Guinea and feather
American astronauts on the Moon repeated Galileo's classic experiment.
Apparatus and materials
Rubber pressure tubing, approx 30cm length
Rubber disc, small
Paper, small piece
Tubing, Perspex or glass, approximately 5cm in diameter, 60cm long
Health & Safety and Technical notes
Glass tubing should have ends which are carefully annealed to withstand small shocks. Before evacuating the tube, ensure that there are no cracks and the outside should be covered in a spiral of Sellotape to help if the tube should shatter.
Use a safety screen between the demonstration and the class, and eye protection for the demonstrator.
One end of the tube is sealed with a solid bung. The other has a one-hole bung with a glass tube through it. The glass is connected with pressure tubing to the vacuum pump.
a Place the rubber disc and piece of paper in the tube, letting them fall onto the solid bung. Seal the tube and close the Hoffman clip on the pressure tubing.
b Invert the tube rapidly and watch the motion of both paper and rubber disc.
c Repeat he same procedure after evacuating the tube and compare the motions with those when the tube was full of air.
1 With air in the tube, the paper flutters down and arrives after the rubber disc. Once the tube has been evacuated, the paper and disc will arrive together.
The conclusion: in the absence of air resistance, objects of quite different mass fall in exactly the same way. Acceleration does not depend on the mass of a falling body. For an explanation, see the Teaching notes to the experiment Falling objects.
2 It is possible to 'hear' when the tube is evacuated, as the pump becomes more and more quiet in its action.
If students ask for evidence that there is a vacuum in the tube, then once the experiment is completed, place the pressure tube under coloured water. As soon as you open the Hoffman clip water will rush into the tube, propelled by atmospheric pressure. The air left in the tube with the water is air that the pump was unable to remove.
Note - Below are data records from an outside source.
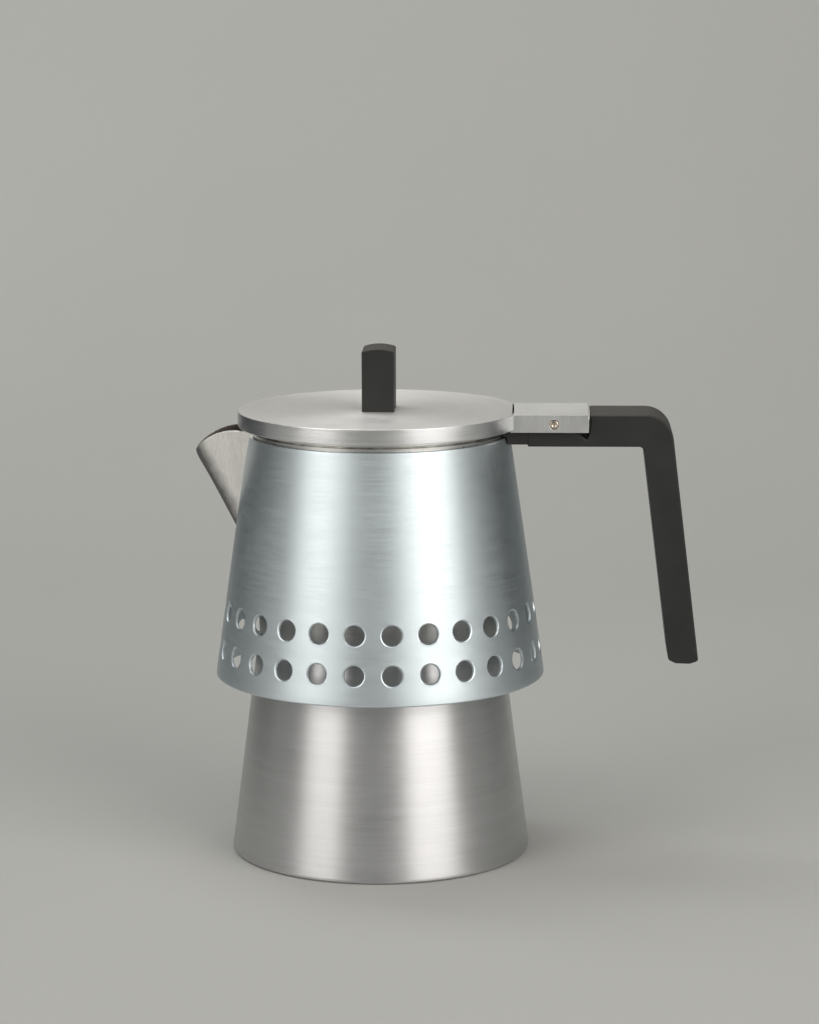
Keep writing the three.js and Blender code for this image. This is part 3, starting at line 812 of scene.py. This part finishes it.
# ------------------------------------------------------------------ collector
def make_collector():
    """Vessel with its grooved and beaded rim, the collar's thread, and the riser with its cap."""
    groove_r = VESSEL_R - 0.5
    bead_r = VESSEL_R + 0.15
    vessel = turned([
        (6.2, 96.6, 0.2), (30.6, 96.6, 0.2), (30.6, 95.2, 0.2), (35.9, 95.2, 0.2), (35.9, 78.4, 0.4),
        (42.3, 78.4, 0.5), (42.5, 94, 0.5), (43.2, 98, 0.5), (43.6, 139, 1), (VESSEL_R, 145, 1),
        (VESSEL_R, RIM_Z - 1.6, 0.1), (groove_r, RIM_Z - 1.5, 0.1), (groove_r, RIM_Z - 1.1, 0.1),
        (bead_r, RIM_Z - 1.0, 0.15), (bead_r, RIM_Z, 0.3), (42.9, RIM_Z, 0.35), (42.9, 145, 1),
        (42.3, 139, 1), (41.9, 103, 1), (40.6, 100.2, 2), (38, FLOOR_Z, 1), (6.2, FLOOR_Z, 0.2),
    ], 216)
    vessel = worked(vessel, [spout_core(SHEET * 0.5)])
    cup = piece(vessel, "coffee_vessel", "collector", "brushed_aluminium", RIM_METAL, ["collector_vessel"])
    cup.data.materials.append(WALL_METAL)
    for face in cup.data.polygons:
        if face.center.z < SKIRT_HIGH.z * MM - 0.01:
            face.material_index = 1
    ridge = thread_ridge(36.2, COLLAR_CREST, 79.6, 3.2)
    piece(ridge, "collar_thread", "collector", "brushed_aluminium", BRUSHED_NECK, sharp=25)
    column = turned([
        (2.8, 96.7, 0.3), (6, 96.7, 0.3), (6, FLOOR_Z + 0.1, 0), (9.5, FLOOR_Z + 0.1, 0.4), (9.5, 101, 0.7),
        (5.4, 103, 2), (4.6, 132, 0.2), (2.8, 132, 0.2),
    ], 64)
    column = worked(column, [block((-10, -1.3, 124), (10, 1.3, 129))])
    piece(column, "riser_tube", "collector", "brushed_aluminium", BRUSHED_NECK, ["brew_column"])
    dome = [(r, z, 0) for r, z in arc((0, 133.4), 7, 0, math.pi / 2, 10)][:-1]
    dome = [(r, 133.4 + (z - 133.4) * 0.54, 0) for r, z, _ in dome] + [(0, 137.2, 0)]
    cap = turned([(0, 130.4, 0), (2.4, 130.4, 0.3), (2.4, 132.3, 0.2), (6.6, 132.3, 0.3), *dome], 64)
    piece(cap, "riser_cap", "collector", "brushed_aluminium", BRUSHED_NECK, ["column_cap"])


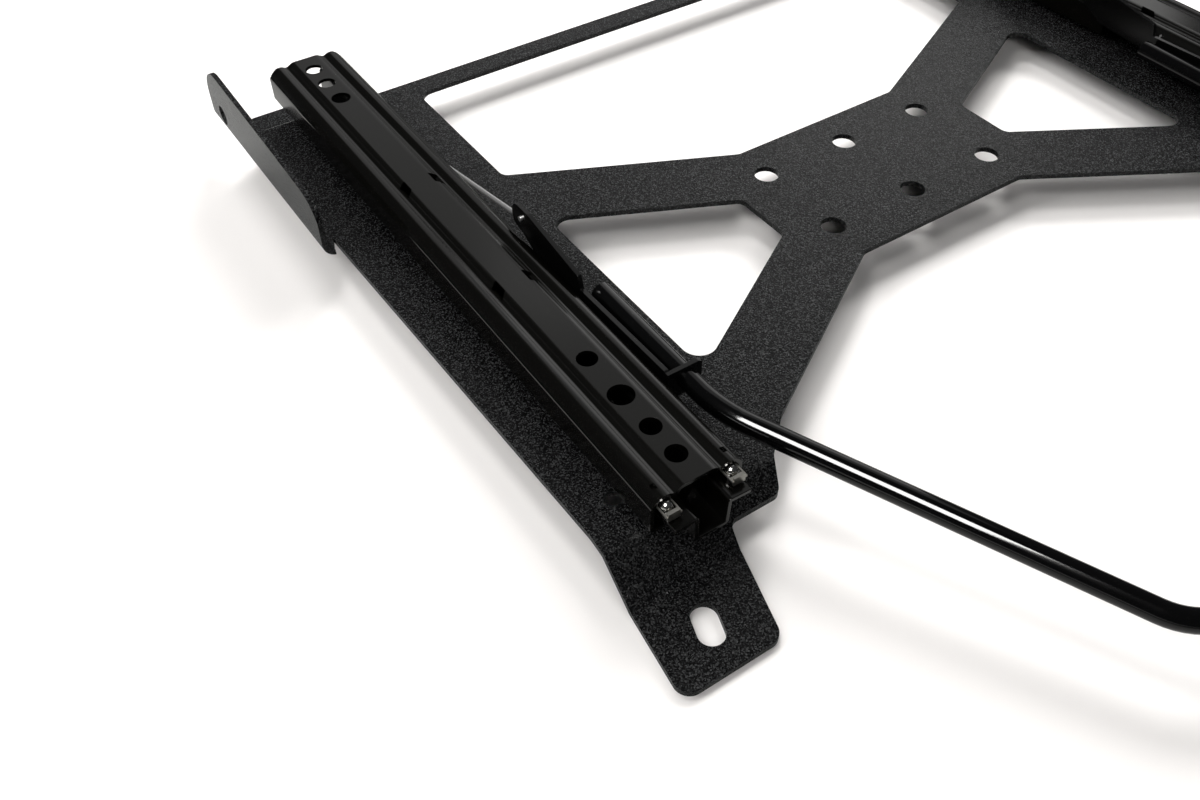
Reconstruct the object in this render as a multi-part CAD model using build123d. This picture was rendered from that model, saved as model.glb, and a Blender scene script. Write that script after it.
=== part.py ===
"""Sliding seat mount: a folded floor plate, two ball-bearing seat sliders and one release bar.

Millimetres, +Z up, floor at Z = 0. X runs across the seat with the left slider at -X,
and +Y points to the rear. The part is symmetric about the plane X = 0.
"""
import os

from build123d import *

os.makedirs("parts", exist_ok=True)

# Floor plate: sheet, levels and fold lines
PLATE_T = 2.5
PLATE_TOP = 14.5
PLATE_UNDER = PLATE_TOP - PLATE_T
FOOT_TOP = PLATE_T
PLATE_BEND_R = 3.0
FRONT_END_Y = -159.0
FRONT_LOWER_BEND_Y = -122.5
FRONT_UPPER_BEND_Y = -103.0
REAR_UPPER_BEND_Y = 213.0
REAR_LOWER_BEND_Y = 232.0
REAR_END_Y = 246.1

# Floor plate: outline of the strips, hub, arms, crossbar and feet
STRIP_INNER_X = 156.3
STRIP_OUTER_REAR_X = 244.8
STRIP_OUTER_FRONT_X = 239.8
STRIP_STEP_Y = 112.0
HUB_HALF_X = 72.3
HUB_FRONT_Y = -30.6
HUB_REAR_Y = 59.8
HUB_CORNER_FRONT_X = 50.3
HUB_CORNER_REAR_X = 50.5
CROSSBAR_FRONT_Y = 199.0
CROSSBAR_REAR_Y = 211.7
ARM_CORNER_R = 6.0
EAR_Y = -113.0
EAR_OUTER_X = 191.5
REAR_FOOT_X = (191.0, 237.0)

# Floor plate: holes
HUB_PITCH_X = 50.0
HUB_ROWS_Y = (-9.1, 39.1)
HUB_HOLE_R = 6.0
FOOT_SLOT_CENTRE = (-222.2, -140.6)
FOOT_SLOT_L = 17.5
FOOT_SLOT_W = 10.3
FOOT_SLOT_TILT = 18.0
REAR_FOOT_HOLE = (-209.0, 239.0)
REAR_FOOT_HOLE_R = 4.35
DRAIN_HOLE = (-223.7, -84.6)
DRAIN_HOLE_R = 3.5

# Upturned side flange
FLANGE_X = 253.0
FLANGE_BEND_R = 4.5
FLANGE_STRIP_W = 16.0
FLANGE_RELIEF_X = 5.5
FLANGE_FRONT_Y = 103.4
FLANGE_REAR_Y = 239.0
FLANGE_REAR_Z = 46.9
FLANGE_MIDDLE = (150.0, 43.2)
FLANGE_FRONT_Z = 40.4
FLANGE_REAR_R = 18.5
FLANGE_HOLE = (222.3, 24.0)
FLANGE_HOLE_R = 4.9

# Sliders: place, travel and rail sections
SLIDER_X = 203.2
SLIDE_TRAVEL = 150.0
UPPER_FRONT_Y = -107.0
UPPER_REAR_Y = 230.5
UPPER_T = 1.6
UPPER_TOP = 35.5
UPPER_RIDGE_Z = 34.8
UPPER_GROOVE_Z = 33.8
UPPER_HALF_W = 20.0
UPPER_BOTTOM_Z = 17.0
UPPER_LIP_X = 13.6
PLATEAU_HALF_W = 8.25
LOWER_FRONT_Y = -116.9
LOWER_REAR_Y = 230.0
LOWER_T = 1.8
LOWER_HALF_W = 7.5
LOWER_FLANGE_X = 16.5
LOWER_KNEE_Z = 26.2
LOWER_TIP_Z = 25.6

# Upper rail: seat holes, and the (Y, radius) of the access holes above the rail fasteners
SEAT_HOLES_Y = (-94.1, -78.6, -36.7, 202.0, 217.8)
SEAT_HOLE_R = 4.35
ACCESS_HOLES = ((-59.7, 5.4), (185.3, 4.75))
RIDGE_SLOT = (15.2, -101.5)
RIDGE_SLOT_X = 2.0
RIDGE_SLOT_Y = 2.6

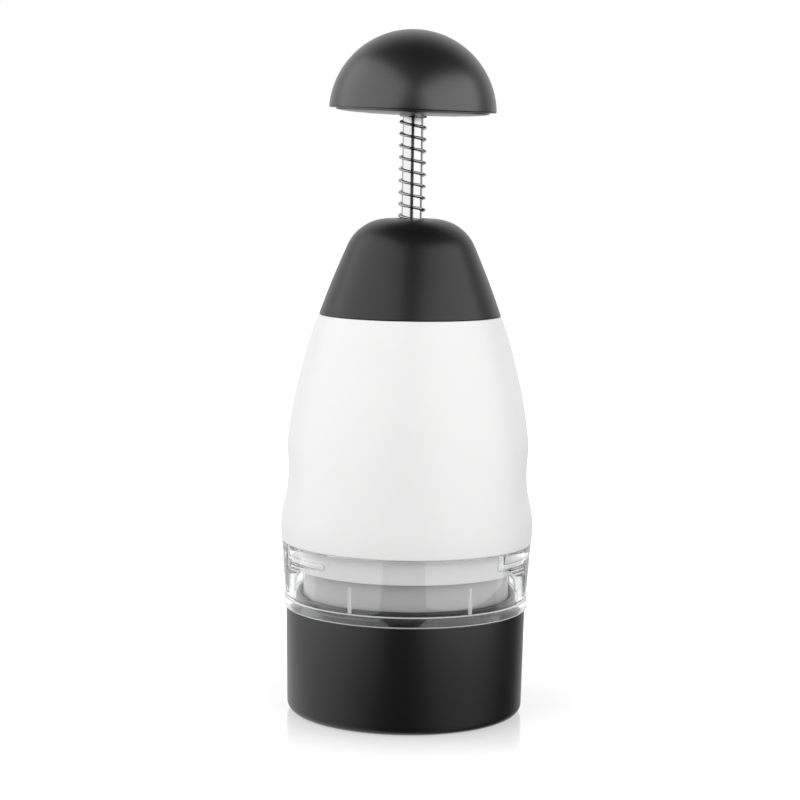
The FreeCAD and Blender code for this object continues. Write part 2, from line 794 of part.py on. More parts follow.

3 There is a fable that Galileo gave a wonderful demonstration from the Leaning Tower of Pisa. The story says that he dropped a little iron ball and a big cannon ball side by side. Everyone was astonished, and some even angry, to see that they arrived at the ground together. They expected the cannon ball, which weighed ten times as much, to fall ten times faster. For this is what Aristotle had taught: heavier objects fall faster.
Galileo could not produce a vacuum to prove that the removal of air would allow objects of different mass to fall exactly together but he was sure it would be the case.
Instead, he invented a thought experiment to prove Aristotle wrong. Galileo said: Suppose I let three equal bricks fall to the ground, starting together neck and neck. They are all the same. They all fall with the same motion and all arrive together. Followers of Aristotle agreed.
Now suppose I repeat the experiment but first tie together two of the bricks with a light, invisible chain, so light that it isn't really there. Then I suppose I have a brick and a double brick. According to Aristotle, the double brick will fall twice as fast. Is that likely, just because there is a little chain there?
Ah yes, one of Aristotle's followers might say, one of the pair of bricks gets a little ahead and drags the other one down faster than the single brick.
Oh I see, Galileo would reply, one of the pair gets a little behind and drags the other backwards making it fall slower!
Galileo had shown that Aristotle's thinking produced two different predictions. He made his opponents furious by making their arguments look foolish.
This experiment was safety-checked in April 2005